Biogen has a database of more than 30,000 psoriasis patients who have identified themselves as "prescription-willing."

"There's a huge pool of patients right now that have been on virtually all of these other therapies," including anti-rheumatics, immune suppressants and photodynamic agents, Mullen said. "So...initially, I don't really expect [formulary restrictions] to be a huge issue to getting the product in the hands of a relatively large number of patients."

Mullen acknowledged that reimbursement will be important for Amevive's longer-term growth. "As we're into the marketplace in the first six and 12 months, we're going to have to really make progress on the reimbursement issue or it could be a real impediment to growing the market," he said. However, "I don't think it's an impediment to getting launched and getting started."

Amevive (alefacept) is under review at FDA and received a "complete response" letter June 6 (1 'The Pink Sheet' June 17, In Brief). Biogen is projecting a launch in late 2002 or the first quarter of 2003, depending on the clock for FDA's review of the company's follow-up submission.

Biogen said it expects to complete its submission in early August. "FDA will take a bit of time to review the responses and then they will indicate whether this is a Class I, which is a two month review, or a Class II, which is a six month review," Mullen said.

Mullen downplayed manufacturing issues raised in the "complete response" letter. Because the letter only takes into account materials received up until May 10, he explained, it includes questions and concerns that were resolved during FDA's mid-May inspection of the North Carolina facility.

"Many of the questions in the manufacturing section are procedure requests and they had already been answered prior to the June 6 complete response letter," Mullen said. "There's a few remaining items to tie up there, but nothing of great significance."

Biogen's facilities in Cambridge, Mass. and Research Triangle Park, N.C. and its contract facilities have all passed FDA and EU preapproval inspections, Mullen said. "The product is already manufactured. It is already in vials. None of the questions from the complete response letter impact the inventory of products that have already been made."
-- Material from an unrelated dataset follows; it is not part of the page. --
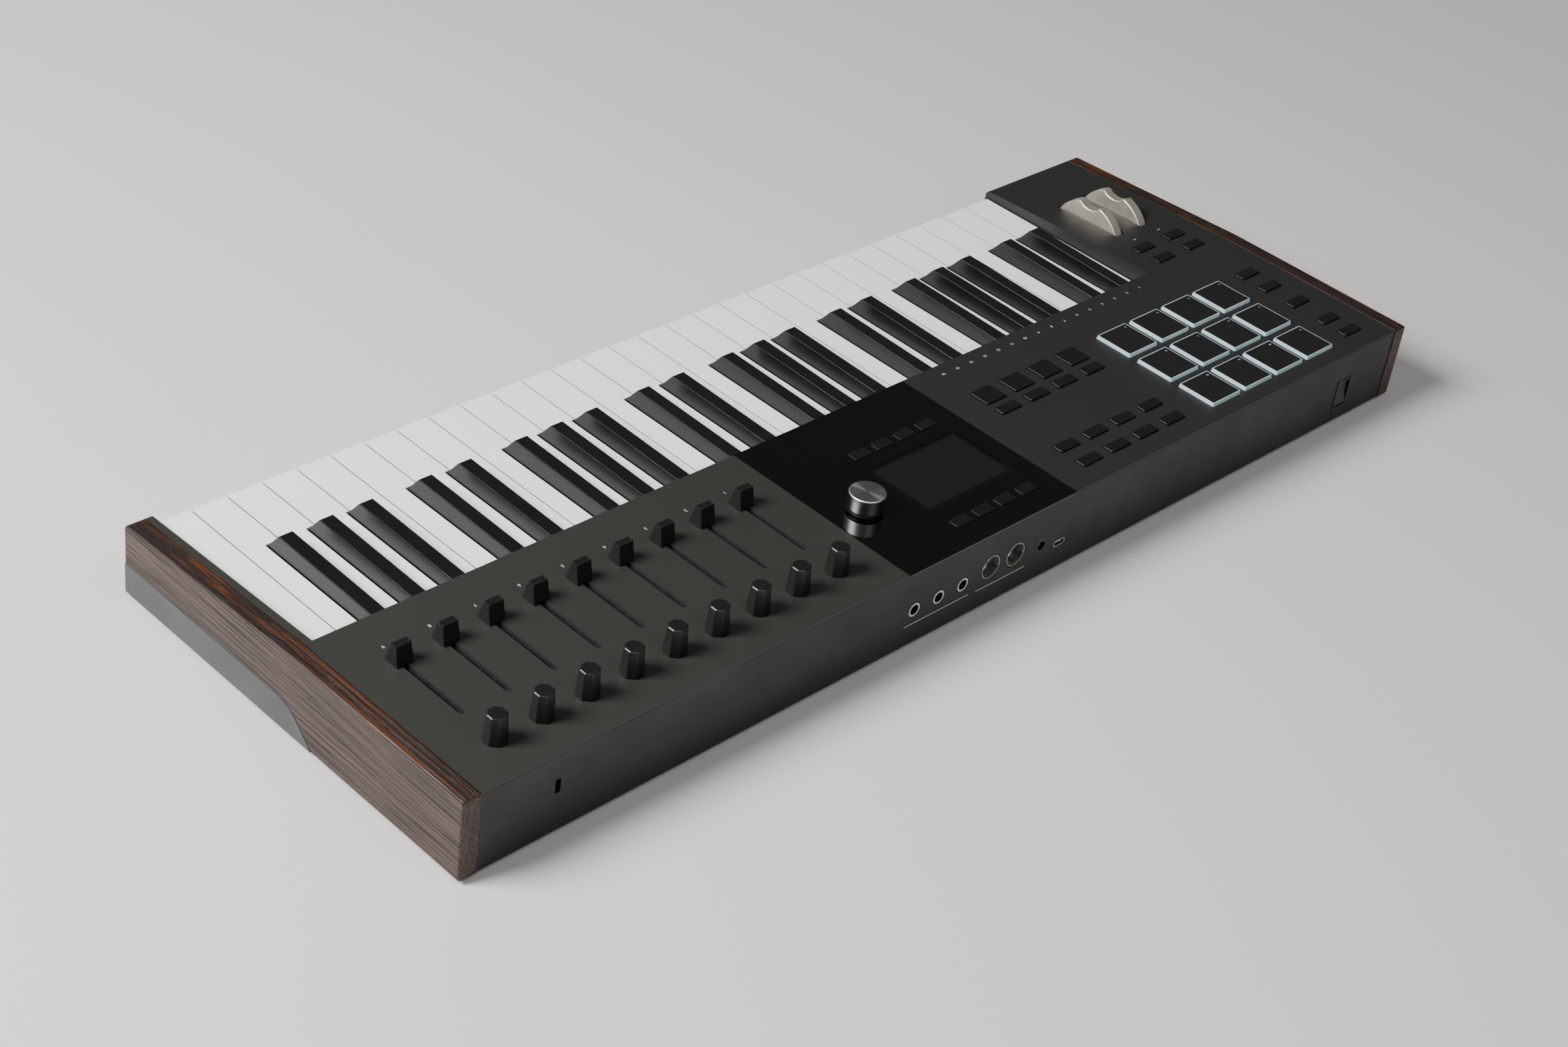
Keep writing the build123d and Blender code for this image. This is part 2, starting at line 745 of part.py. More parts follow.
key_lanes = []
for octave in range(octaves):
    start = row_left + octave * octave_width
    key_lanes += [start + 3 * white_pitch / 5 * (k + 0.5) for k in range(5)]
    key_lanes += [start + 3 * white_pitch + 4 * white_pitch / 7 * (k + 0.5) for k in range(7)]
key_lanes.append(row_left + octaves * octave_width + white_pitch / 2)
spring_top = key_top - plate - spring_gap
with BuildPart() as return_springs:
    with BuildSketch(Plane.XY.offset(floor_top + frame_sheet)):
        with Locations(*[(x, pivot_y + spring_behind_pivot) for x in key_lanes]):
            Circle(spring_radius)
            Circle(spring_radius - spring_wire, mode=Mode.SUBTRACT)
    extrude(amount=spring_top - floor_top - frame_sheet)
    coil_x = wheel_xs[1] + wheel_width / 2 + bracket_gap / 2
    coil_plane = Plane(origin=(coil_x - centring_wire / 2, wheel_y, wheel_axis_height), x_dir=(0, 1, 0),
        z_dir=(1, 0, 0))
    with BuildSketch(coil_plane):
        Circle(centring_coil_radius)
        Circle(centring_coil_radius - centring_wire, mode=Mode.SUBTRACT)
    extrude(amount=centring_wire)
save("return_springs", return_springs)

contact_top = floor_top + contact_board_height
with BuildPart() as contact_strip:
    with BuildSketch(Plane.XY.offset(contact_top + board_thickness)):
        with Locations((frame_left + frame_width / 2, contact_y)):
            Rectangle(frame_width, 2 * dome_radius + 4)
    extrude(amount=1.0)
    with BuildSketch(Plane.XY.offset(contact_top + board_thickness + 1.0)):
        with Locations(*[(x, contact_y) for x in key_lanes]):
            Circle(dome_radius)
    extrude(amount=dome_height, taper=12)
save("contact_strip", contact_strip)

# ---------------------------------------------------------------- circuit boards with their switches
board_bottom = board_top - board_thickness
pad_support_top = panel_under - pad_flange - pad_travel - 0.5
board_front = post_y_front + post_radius + 0.3
board_rear = post_y_rear - post_radius - 0.3
bass_left = -panel_end + floor_wall + 1.0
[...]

FDA's proposed label and postmarketing commitments for Amevive follow the recommendations of FDA's Dermatologic & Ophthalmic Drugs Advisory Committee, Mullen said. The committee reviewed Amevive May 23, voting 8-2 with one abstention in favor of approval (2 , p. 28).

FDA's proposed indication for Amevive "is in line with the panel recommendations and we are generally pleased with the initial language," Mullen said. The indication is for "moderate to severe chronic plaque psoriasis in patients who are candidates for systemic or phototherapy."

The "complete response" letter asks that Biogen develop an Amevive patient registry, as discussed during the meeting, and also asks the company to submit "a number of other minor protocols."

When asked to comment on the current productivity level at FDA, Biogen noted that the experience has been different for each product. "We have different experiences with respect to each of our different products and different issues around each product. That therefore implies that there are probably not clear standards enforced throughout the agency that every reviewer absolutely understands how they're being judged and what their performance objectives are."

"With respect to the Amevive review: on the one hand, they certainly got to the advisory committee meeting and to sending us a complete response letter within the most aggressive timelines that they have laid out for themselves....Could everything have gone more smoothly? Could there have been sort of less of running between stoplights and rather more of a smoother process? Yeah, I would think so."